Figure 6 shows the FTIR-ATR spectra of the matrix and polymer coatings containing Sialon and AlN particles. The spectra of polymer are typical of polyacrylates with characteristic absorption peaks at 1718 cm⁻¹ obtained from stretching vibration C=O and at 1100 cm⁻¹ derived from the stretching bond C-O-C. The absorption band in the range of about 3200–3600 cm⁻¹ corresponds to the vibrations of –OH groups present in one of the resins used. In filled coatings, the most visible and wide absorption band for AlN was noticed at 698 cm⁻¹, the spectrum showed a broad peak at 800 cm⁻¹ in both cases results from Al−N stretching vibration. The extensive band at 3200 cm⁻¹ corresponded to the N−H stretching vibrations of NH₂ groups, which is also related to the NH₂ band at 1543 cm⁻¹. We cannot observe residual absorption of the C=C bonds at 1636 cm⁻¹ indicating complete conversion of the acrylate functions. This observation is consistent with the measurements of p^f (Figure 3d). AlN fillers are responsible for one strong and broad band, which peaked around 720 cm^–1, according to with data [23]. The peak at this wavelength widens and enlarges in polymer composites as the filler content increases. In coatings containing Sialon, there is an increase in absorption peaks in the range: 600–800 cm^–1 with filler content. Absorption between 600 and 800 cm^–1 is due to the Si–O, Al–N, and Al–O bonds in the sample. Absorption at 1040 cm^–1 in Sialon filler, which indicates the presence of SiN₄ tetrahedra in the structure. The presence of filler in the compound is revealed by the increase in the absorbance of bands in the range 1200–1500 cm⁻¹ (peak overlapping) and in 600–825 cm⁻¹ according to the increase in the filler content (Figure 6c). There are no displacements of the absorption peaks are observed, which confirms that the possible interactions of fillers with the polymer are fairly small.

3.5. Cross-Sectional Surface Morphology

The polymer matrix and the polymer composite containing the fillers had a smooth surface (Figure 1; surface on the first photograph) due to the fillers being covered by the polymer layer. Therefore, in order to investigate whether there is a good dispersion of fillers in the polymer matrix, SEM images of the cross-sectional surface of the samples (Figure 7) were taken.

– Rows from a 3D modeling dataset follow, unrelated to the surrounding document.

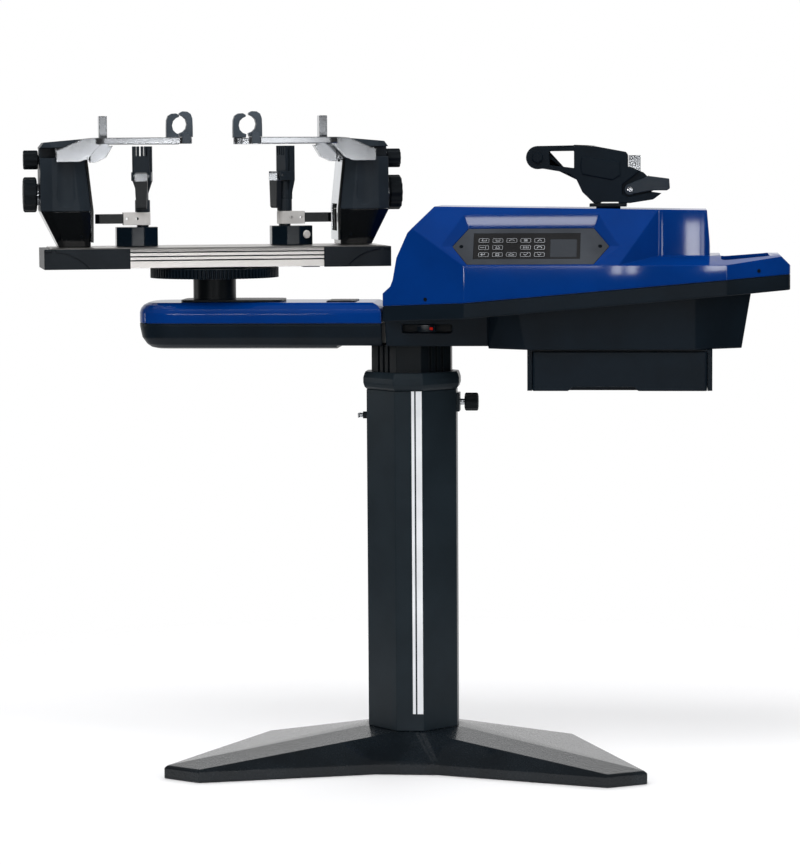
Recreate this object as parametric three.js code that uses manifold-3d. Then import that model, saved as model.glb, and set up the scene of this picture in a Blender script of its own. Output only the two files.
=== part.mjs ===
// Racket stringing machine on a floor stand, in millimetres, with +Z up.
// The origin is on the floor under the column, +X runs to the tension head and -Y is the front.
import * as THREE from 'three';
import { mergeVertices } from 'three/addons/utils/BufferGeometryUtils.js';
import Module from 'manifold-3d';

const wasm = await Module();
wasm.setup();

// Gaps, and how far a cutting tool runs past the face that it cuts
const clearance = 0.3;
const slideGap = 0.5;
const overrun = 6;

// Facet counts
const fineSides = 32;
const smallSides = 16;
const cornerSteps = 4;

// Stand
const base = {
  rimHeight: 16,
  hubHeight: 45,
  edgeBevel: 3,
  hubLedge: 5,
  backHalfWidth: 200,
  backDepth: 100,
  tipHalfWidth: 298,
  tipDepth: 145,
  toeHalfWidth: 250,
  toeDepth: 172,
  notchHalfWidth: 39,
  notchDepth: 105,
};
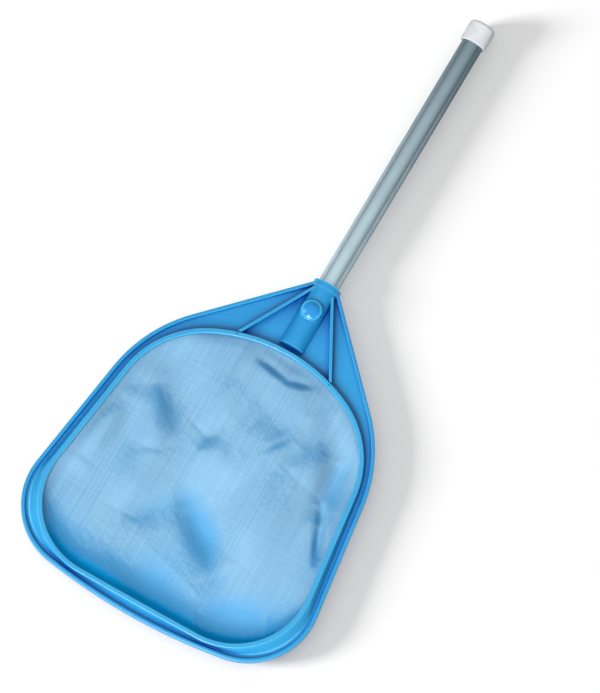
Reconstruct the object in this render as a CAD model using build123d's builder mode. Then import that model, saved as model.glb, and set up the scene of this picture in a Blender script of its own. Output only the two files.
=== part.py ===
from build123d import *
import os

# Leaf skimmer net with a short handle. Millimetres, +Z up.
# +Y runs along the handle towards its cap, and the net opens upwards.
# Places along the tool are given as distances from the collar's mouth, positive towards
# the leading edge. The origin is under the middle of the whole tool, on the floor.

# ---- handle ----
tube_diameter = 22.2
tube_wall = 1.0
handle_reach = 306.5
cap_length = 22.8
cap_wall = 2.35
cap_end_wall = 2.6
cap_rounding = 3.6
cap_mouth_rounding = 0.7

# ---- moulded head ----
head_length = 384.3
collar_wall = 3.7
collar_length = 7.0
socket_wall = 2.5
socket_length = 72.6
socket_end_wall = 2.5
web_thickness = 2.4
neck_margin = 0.2
neck_station = 3.6
shoulder_half = 134.5
shoulder_station = 126.6
corner_half = 167.1
front_bow = 23.3
shoulder_share = 0.39  # shares are of the head's length
corner_share = 0.1874
lip_width = 4.0
lip_height = 3.3
lip_depth = 2.4
lip_rounding = 1.4
lip_under_rounding = 1.2
rib_width = 2.6
rib_start = (10.5, 10.0)
rib_end = (53.0, 87.9)

# ---- net hoop ----
hoop_apex = 77.4
hoop_shoulder_gap = 9.0
hoop_shoulder_lag = 5.3
hoop_corner_gap = 10.5
hoop_front_gap = 10.4
hoop_bow = 2.0
hoop_shoulder_share = 0.26
hoop_corner_share = 0.208
hoop_width = 5.0
hoop_height = 7.5
hoop_wall = 1.4
hoop_roof = 1.6
hoop_rounding = 1.1
hoop_land = 1.2
ramp_foot = 0.6
ramp_corner_share = 0.169
ramp_lip_gap = 3.0

# ---- net ----
hem_thickness = 0.4
upstand_wall = 1.6
skirt_wall = 2.0
net_edge_drop = 5.0
net_skin = 0.8
net_depth = 12.5
net_middle_drop = 7.0
net_middle_scale = 0.84
net_floor_scale = 0.55

# ---- lock ----
button_station = 32.5
button_diameter = 17.6
button_dome = 2.6
button_travel = 2.2
bead_height = 0.8
bead_reach = 0.7
boss_wall = 1.1
boss_lip = 0.9
pocket_floor_wall = 0.9
pin_diameter = 6.3
pin_rounding = 0.8
spring_width = 8.0
spring_leaf = 0.8
spring_pad = 5.0
spring_reach = 46.0
spring_side_gap = 0.15

# ---- fits ----
socket_clearance = 0.05
cap_clearance = 0.05
pin_clearance = 0.08
button_clearance = 0.1
stop_gap = 0.05

# ---- worked out from the sizes above ----
tube_radius = tube_diameter / 2
collar_radius = tube_radius + collar_wall
socket_radius = tube_radius + socket_wall
bore_radius = tube_radius + socket_clearance
axis_height = collar_radius
mouth_y = head_length - (head_length + handle_reach) / 2
web_bottom = axis_height - web_thickness / 2
web_top = axis_height + web_thickness / 2
lip_top = web_top + lip_height
lip_bottom = web_bottom - lip_depth
hoop_top = web_top + hoop_height
hoop_ceiling = hoop_top - hoop_roof
upstand_top = hoop_ceiling - hem_thickness
net_edge = hoop_top - net_edge_drop
tube_inner_end = socket_length - socket_end_wall
tube_outer_end = -handle_reach + cap_end_wall
tube_length = tube_inner_end - tube_outer_end
shoulder_radius = shoulder_share * head_length
corner_radius = corner_share * head_length
hoop_shoulder_radius = hoop_shoulder_share * head_length
hoop_corner_radius = hoop_corner_share * head_length
ramp_corner_radius = ramp_corner_share * head_length
rim_neck = (collar_radius + neck_margin, neck_station)
rim_shoulder = (shoulder_half, shoulder_station)
rim_corner = (corner_half, head_length - front_bow)
hoop_shoulder = (shoulder_half - hoop_shoulder_gap, shoulder_station + hoop_shoulder_lag)
hoop_lead = head_length - hoop_front_gap
hoop_corner = (corner_half - hoop_corner_gap, hoop_lead - hoop_bow)

# Insets from the outer edge of the hoop's top, going inwards through the clamped stack.
inner_leg_inset = hoop_width - hoop_wall
upstand_inner_inset = inner_leg_inset - hem_thickness
upstand_outer_inset = upstand_inner_inset - upstand_wall
skirt_outer_inset = upstand_inner_inset - skirt_wall
channel_inset = upstand_outer_inset - hem_thickness

# Heights in the button's stack, from the tube upwards.
pocket_floor = axis_height + bore_radius + pocket_floor_wall
button_underside = pocket_floor + button_travel + stop_gap
bead_top = button_underside + bead_height
boss_top = bead_top + stop_gap + boss_lip
pin_tip = axis_height + tube_radius + button_travel
button_radius = button_diameter / 2
dome_top = boss_top + button_dome
dome_radius = (button_radius**2 + button_dome**2) / (2 * button_dome)
pocket_radius = button_radius + bead_reach + button_clearance
boss_radius = pocket_radius + boss_wall
pin_radius = pin_diameter / 2

os.makedirs("parts", exist_ok=True)


def at(x, along):
    """A point in plan: x across, and a distance from the collar's mouth."""
    return (x, mouth_y - along)


def across(station):
    """A plane square to the tube, at a distance from the collar's mouth, facing the leading edge."""
    return Plane((0, mouth_y - station, axis_height), x_dir=(1, 0, 0), z_dir=(0, -1, 0))


def hoop_face(apex, shoulder, corner, lead, corner_radius):
    """Outline of the net's hoop: arched towards the handle, flared sides, nearly straight front."""
    with BuildSketch() as sketch:
        with BuildLine():
            ThreePointArc(at(-shoulder[0], shoulder[1]), at(0, apex), at(*shoulder))
            Line(at(*shoulder), at(*corner))
            ThreePointArc(at(*corner), at(0, lead), at(-corner[0], corner[1]))
            Line(at(-corner[0], corner[1]), at(-shoulder[0], shoulder[1]))
        make_face()
        fillet(sketch.vertices().group_by(Axis.Y)[-1], hoop_shoulder_radius)
        fillet(sketch.vertices().group_by(Axis.Y)[0], corner_radius)
    return sketch.sketch


def inset_face(face, amount):
    """The same outline, moved inwards."""
    with BuildSketch() as sketch:
        add(face)
        offset(amount=-amount, mode=Mode.REPLACE)
    return sketch.sketch


def save(part, name):
    """Label a finished piece and write it."""
    part.label = name
    export_step(part, f"parts/{name}.step")


# Outline of the moulded rim: straight shoulders from the collar, flared sides, convex front.
with BuildSketch() as rim:
    with BuildLine():
        Polyline(
            at(-rim_corner[0], rim_corner[1]),
            at(-rim_shoulder[0], rim_shoulder[1]),
            at(-rim_neck[0], rim_neck[1]),
            at(*rim_neck),
            at(*rim_shoulder),
            at(*rim_corner),
        )
        ThreePointArc(at(*rim_corner), at(0, head_length), at(-rim_corner[0], rim_corner[1]))
    make_face()
    corners = rim.vertices().sort_by(Axis.Y)
    fillet(corners[2:4], shoulder_radius)
    fillet(rim.vertices().group_by(Axis.Y)[0], corner_radius)
rim_face = rim.sketch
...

SEM images show homogeneously distributed Sialon and AlN particles in the coatings for all filler contents; however, the materials of the coatings show large size nonspecific structures with rough surfaces and different shapes. Additionally, comparing the arrangement of Sialon and AlN fillers in the bulk, one can find a better dispersion and smaller particle size of AlN than Sialon in matrix. The AlN particles can be seen to be distributed throughout the polymer matrix and this distribution was more uniform at higher filler content. The presence of the voids that appear in the photographs of the cross-sectional surface of the material is due to the fact that these specimens have been broken and there are still some holes left from the filler. This shows that the interactions between the filler and the polymer are not too strong and that the fillers are only “plugged” into the polymer matrix.

3.6. Contact Angle

The hydrophilic or hydrophobic character of the surface of the coating material can be evaluated by measuring the contact angle (θW). In our study, this parameter enabled the evaluation of changes in the hydrophobicity of the polymer matrix. The contact angle results are presented in

Table 2. The image of contact angle θW.

Fillers Content [wt.%]	-	Contact Angle [°] θW
0	-	θW = 69°
-	θW [°]	Sialon	θW [°]	AlN
5	82		87
10	87		78
15	92		88
20	97		91

. The contact angle determining surface wettability is the primary parameter that characterizes the shape of a droplet on a solid surface. The wettability can be explained as a characteristic controlled by intermolecular interactions that characterize the degree of wetting of the solid surface by a drop of liquid. When the surface of the solid is hydrophilic, θW will be lower than 90°, a hydrophobic material has θW greater than 90°; θW values of the pure coatings are approximately 69°. The addition of both fillers changes the surface wettability. After the addition of 20% fillers, the wetting angle of the matrix increases above 90°, resulting in coatings with hydrophobic surface properties. This is highly desirable for varnish coatings as it reduces the adhesion of dust. As should be noted, coatings containing Sialon show a slightly better non-wetting property. In consequence, products coated with the varnishes can be used longer and it is easier to remove impurities from them [12].

4. Conclusions

This work presents the results of an investigation of coatings based on poly ethoxylated bisphenol A diacrylate filled with Sialon and AlN. The polymer coatings were obtained by photopolymerization. The following main conclusions can be taken from the research:

• The addition of both types of fillers to the composition strongly influenced the photopolymerization rate and the viscosity of the photocurable composition.
• The addition of 20 wt.% Sialon and AlN increased the contact angle of the samples by approximately 40% and 31%, respectively, resulting in coatings with hydrophobic surface properties.
• The AlN filler embedded in the matrix reinforced the polymer (hardness) than Sialon, which was associated with better interaction between AlN and the polymer. The presence of fillers led to a slight enhancement of thermal stability of the coatings.

The research carried out will expand the knowledge on acrylate matrix polymer coatings containing Sialon and AlN. Modification of the properties of the studied materials may significantly contribute to a discovery of new applications for polymeric coatings with silicon-aluminum oxynitride and AlN obtained by the photopolymerization method.